Sunday, March 18, 2007

Grow Lemon Balm and Let its Aroma Enrich Your Life

Are you anxious or under some serious stress? Using lemon balm is an excellent way to calm yourself. This aromatic herb has several other beneficial medicinal properties besides relaxation. Not only does it pep up your mood and spirits but it relaxes your mind, promotes sleep, improves digestion, reduces flatulence, and heals cuts and injuries on your body too. Its helps seal up wounds and in other words, it can make an excellent surgical dressing. You can rub lemon balm on your skin to repel mosquitoes and it can help heal bites of venomous creatures like scorpions. It even brings down fever, as it induces perspiration. These are just a few of the many of its uses. In fact, you can make a long list of its anti-viral and ant-bacterial properties as also its medicinal and cosmetic uses or its uses in the kitchen.

Growing Lemon Balm

From the mint family, lemon balm is a very plant easy to grow. You can either sow its seeds in a piece of land that is fertile and moist or grow it from stem-cuttings or root divisions. As the seeds are quite small, ensure that you cover them with a thin layer of rich soil so they do not blow away in the wind. You can use stem-cuttings taken from the plants in summer. If you use root divisions, it is best to do so in early fall or spring. See to it that each root- cutting has at least 3 or 4 buds. Space the plants about 2 feet apart to allow the necessary freedom for it to grow well. As with many plants, lemon balm takes more time to grow from seed than from cuttings. You will also have more success growing plants with more succulent leaves in shade than under bright direct sunlight.

In winter, if ground conditions are freezing cold, mulching the crowns will help. Proper irrigation, suitable fertilization with chemicals like nitrogen, phosphorus and potash, prevention and removal of weeds, usage of organic and other controls for keeping away insects, adopting good cultural practices are some of the important aspects that will help you in harvesting healthy, disease-free, lemon balm. You need to cut off the decayed stalks and loosen the soil around the roots to allow faster growth. Trim the plants quite frequently so as to stimulate branching and to increase foliage.

They usually are in bloom from late spring to midsummer. The flowers are white or yellowish and attract bees. The leaves are oval or heart shaped, shiny and crenate. When fresh, lemon balm gives better fragrance than when dried.

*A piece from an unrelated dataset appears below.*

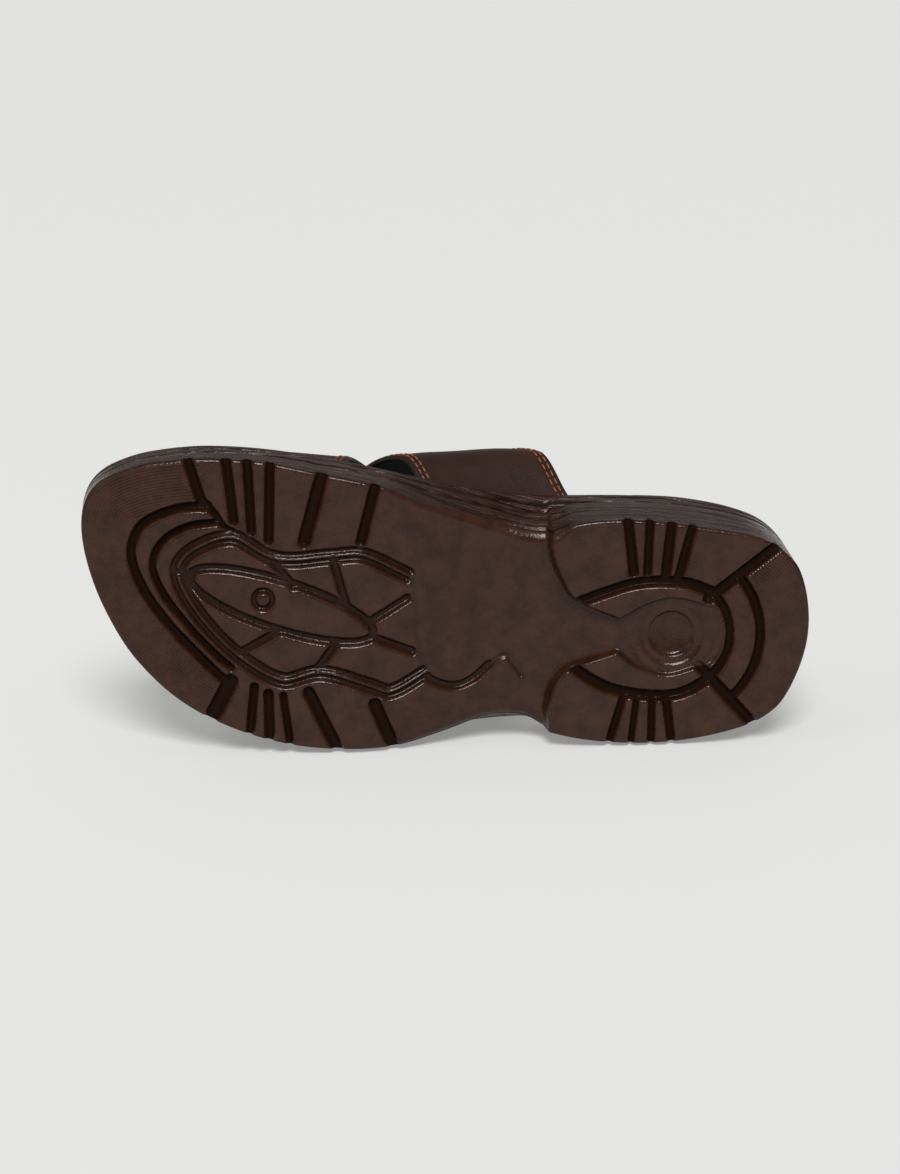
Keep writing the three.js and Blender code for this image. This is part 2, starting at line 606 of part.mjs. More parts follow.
// A closed solid from loops along a way: flat ends, or the last loop joined to the first.
function tubeSolid(loops, closed = false) {
  const size = loops[0].length;
  const positions = loops.flat().flatMap((p) => [p.x, p.y, p.z]);
  const triangles = [];
  const at = (i, n) => (i % loops.length) * size + ((n + size) % size);
  for (let i = 0; i + (closed ? 0 : 1) < loops.length; i++)
    for (let n = 0; n < size; n++) {
      triangles.push([at(i, n), at(i, n + 1), at(i + 1, n + 1)]);
      triangles.push([at(i, n), at(i + 1, n + 1), at(i + 1, n)]);
    }
  const last = loops.length - 1;
  for (let n = 0; n + 1 < size / 2 && !closed; n++) {
    const m = size - 1 - n;
    triangles.push([at(0, n), at(0, m), at(0, n + 1)]);
    triangles.push([at(0, n + 1), at(0, m), at(0, m - 1)]);
    triangles.push([at(last, n), at(last, n + 1), at(last, m)]);
    triangles.push([at(last, n + 1), at(last, m - 1), at(last, m)]);
  }
  return solidOf(positions, triangles);
}

const bands = [UNDER_BAND, UPPER_BAND];
const upper = bands.map((table) => bandSolid(table)).reduce((all, band) => all.add(band));

// Insole

function insoleSolid() {
  const rim = outline("rim");
  const rings = [];
  const ring = (insetBy, height) =>
    rings.push(insetOutline(rim, insetBy).map((p) => new THREE.Vector3(p.x, p.y, height(p.x))));
  const gap = RIM_WALL + FIT;
  ring(gap, (x) => rimAt(x) - TRAY_DEPTH + FIT);
  ring(gap, (x) => rimAt(x) + INSOLE_PROUD - INSOLE_ROUND);
  ring(gap + INSOLE_ROUND, (x) => rimAt(x) + INSOLE_PROUD);
  return ringSolid(rings, [0, INSOLE_DISH]);
}

const insole = bands.reduce(
  (body, table) => body.subtract(bandSolid(table, FIT, RIM_WALL)),
  insoleSolid(),
);
const sole = soleSolid();

// Laying the slipper on its outer side

function pointsOf(solid, keep = () => true) {
  const mesh = solid.getMesh();
  const points = [];
  for (let i = 0; i < mesh.vertProperties.length; i += mesh.numProp) {
    const point = new THREE.Vector3().fromArray(mesh.vertProperties, i);
    if (keep(point)) points.push(point);
  }
  return points;
}

// The turn that brings heel edge, ball edge and band onto one floor, the outer side down.
function restingTurn() {
  const middle = SOLE_LENGTH / 2;
  const groups = [
    pointsOf(sole, (p) => p.x < middle),
    pointsOf(sole, (p) => p.x > middle),
    pointsOf(upper),
  ];
  const basis = new THREE.Matrix4().makeBasis(
    new THREE.Vector3(-1, 0, 0),
    new THREE.Vector3(0, 0, 1),
    new THREE.Vector3(0, 1, 0),
  );
  const turn = new THREE.Quaternion().setFromRotationMatrix(basis);
  const lowest = (points) =>
    points
      .map((p) => p.clone().applyQuaternion(turn))
      .reduce((low, p) => (p.z < low.z ? p : low));
  for (let pass = 0; pass < SETTLING_PASSES; pass++) {
    const [heel, ball, band] = groups.map(lowest);
    const normal = ball.sub(heel).cross(band.sub(heel)).normalize();
    if (normal.z < 0) normal.negate();
    turn.premultiply(new THREE.Quaternion().setFromUnitVectors(normal, UP));
  }
  return turn;
}

function namedMesh(name, solid) {
  const made = solid.getMesh();
  const geometry = new THREE.BufferGeometry();
  geometry.setAttribute("position", new THREE.BufferAttribute(made.vertProperties, made.numProp));
  geometry.setIndex(new THREE.BufferAttribute(made.triVerts, 1));
  geometry.computeVertexNormals();
  const material = new THREE.MeshStandardMaterial({ ...FINISHES[name], metalness: 0 });
  const mesh = new THREE.Mesh(geometry, material);
  mesh.name = name;
  return mesh;
}

const shoe = new THREE.Group();
shoe.add(namedMesh("sole", sole));
shoe.add(namedMesh("insole", insole));
shoe.add(namedMesh("upper", upper));
shoe.quaternion.copy(restingTurn());
shoe.updateMatrixWorld(true);
const box = new THREE.Box3().setFromObject(shoe, true);
const centre = box.getCenter(new THREE.Vector3());
shoe.position.set(-centre.x, -centre.y, -box.min.z);

const slipper = new THREE.Group();
slipper.add(shoe);

export default slipper;
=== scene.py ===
# A right house slipper lying on its outer side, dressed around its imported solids.
# The shoe's own axes are x from the heel to the toe, y to the inner side of the foot and z up from
# the tread. Sizes are in metres, and tables hold shares of the named sizes.
import json
import math

import bpy
import numpy as np
from mathutils import Matrix


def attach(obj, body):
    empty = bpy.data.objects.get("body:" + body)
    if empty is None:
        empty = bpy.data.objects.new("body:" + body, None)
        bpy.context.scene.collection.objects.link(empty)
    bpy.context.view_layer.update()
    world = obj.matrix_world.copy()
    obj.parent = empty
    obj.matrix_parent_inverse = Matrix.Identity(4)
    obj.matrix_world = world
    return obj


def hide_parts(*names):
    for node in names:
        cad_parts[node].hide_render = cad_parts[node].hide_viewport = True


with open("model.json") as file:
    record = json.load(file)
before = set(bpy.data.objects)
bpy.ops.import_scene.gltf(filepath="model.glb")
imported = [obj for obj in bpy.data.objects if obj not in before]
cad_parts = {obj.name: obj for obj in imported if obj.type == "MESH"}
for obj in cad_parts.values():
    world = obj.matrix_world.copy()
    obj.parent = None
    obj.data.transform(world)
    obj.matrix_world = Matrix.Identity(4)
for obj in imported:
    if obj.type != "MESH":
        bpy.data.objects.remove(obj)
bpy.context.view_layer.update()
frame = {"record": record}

MM = 0.001

# Sole
SOLE_LENGTH = 285 * MM
BALL_WIDTH = 110 * MM
TOE_INSET = 1 * MM
HEEL_HEIGHT = 38 * MM
FOREFOOT_HEIGHT = 22 * MM
TOE_SPRING = 7 * MM
SHANK_LIFT = 9 * MM
RIM_WALL = 3.6 * MM
RIM_ROUND = 0.9 * MM
TRAY_DEPTH = 5 * MM
TREAD_ROUND = 1.3 * MM  # rounding between tread and side
WAIST_ROUND = 4 * MM  # added to it at the waist
SIDE_GROOVE_DROPS = (4.6 * MM, 10.2 * MM)
SIDE_GROOVE_WIDTH = 2.2 * MM
SIDE_GROOVE_DEPTH = 1.4 * MM
LUG_GROOVE_DEPTH = 2.8 * MM
GROOVE_WALL = 1.5 * MM  # breadth of a groove's sloping wall, seen from below
MEDALLION_GROOVE = 2.3 * MM
MEDALLION_RIDGE = 1.2 * MM
MEDALLION_DEPTH = 2.0 * MM
LEAF_LENGTH = 74 * MM
LEAF_WIDTH = 19 * MM
VEIN_WIDTH = 3 * MM
STUD_RADIUS = 2.8 * MM
STUD_GROOVE = 1.6 * MM
STUD_DOME = 0.5 * MM
WAVE_GROOVE = (3.0 * MM, 1.8 * MM)  # width and depth
WAVE_TAIL_GROOVE = (1.9 * MM, 0.9 * MM)
PANEL_END_GROOVE = (1.9 * MM, 0.7 * MM)
HEEL_MIDDLE_DEPTH = 1.5 * MM
FRONT_WALL = 0.9 * MM  # breadth of the heel's front wall, and what is added for each unit of height
FRONT_LEAN = 0.1
HEEL_DISC_RADIUS = 8.8 * MM
HEEL_DISC_DEPTH = 2.6 * MM  # below the heel's sunk middle
HEEL_DISC_STEP = 1.2 * MM
HEEL_END = 0.38  # the heel block's front end, as a share of the length
MIDDLE_END = 0.42  # where the height of its sunk middle gives way to the waist's
RING_GROOVE = 3.1 * MM
HEEL_RINGS = (22.6 * MM, 34.5 * MM)
HEEL_STEPS = ((12.2 * MM, 0.7 * MM), (16.4 * MM, 0.4 * MM))  # radius and height of each low step
RIDGE_PITCH = 1.15 * MM  # fine ridges on the crescents at toe and heel
RIDGE_MARGIN = 0.8 * MM  # plain strip along the tread's edge
RIDGE_CUT_LIMIT = 0.2 * MM  # no ridges where the tread is cut deeper
LUG_RIDGES = 0.3  # height of the ridges on two of the lugs, as a share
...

You can harvest once or twice a week, once the plants start to bloom. Take care to avoid bruising the leaf during harvesting, as otherwise the quality of the product will suffer. Dry the harvested lemon balm outside, but in partial shade rather than directly under the sun. If there is moisture in the air at night, the lemon balm will turn brown. Alternatively, you can air dry it in your shed, or even oven dry it on screens. You need to store the dried balm in airtight containers.

With the umpteen ways in which lemon balm can be put to use, there is no doubt that you will find many uses for it with your own bountiful harvest.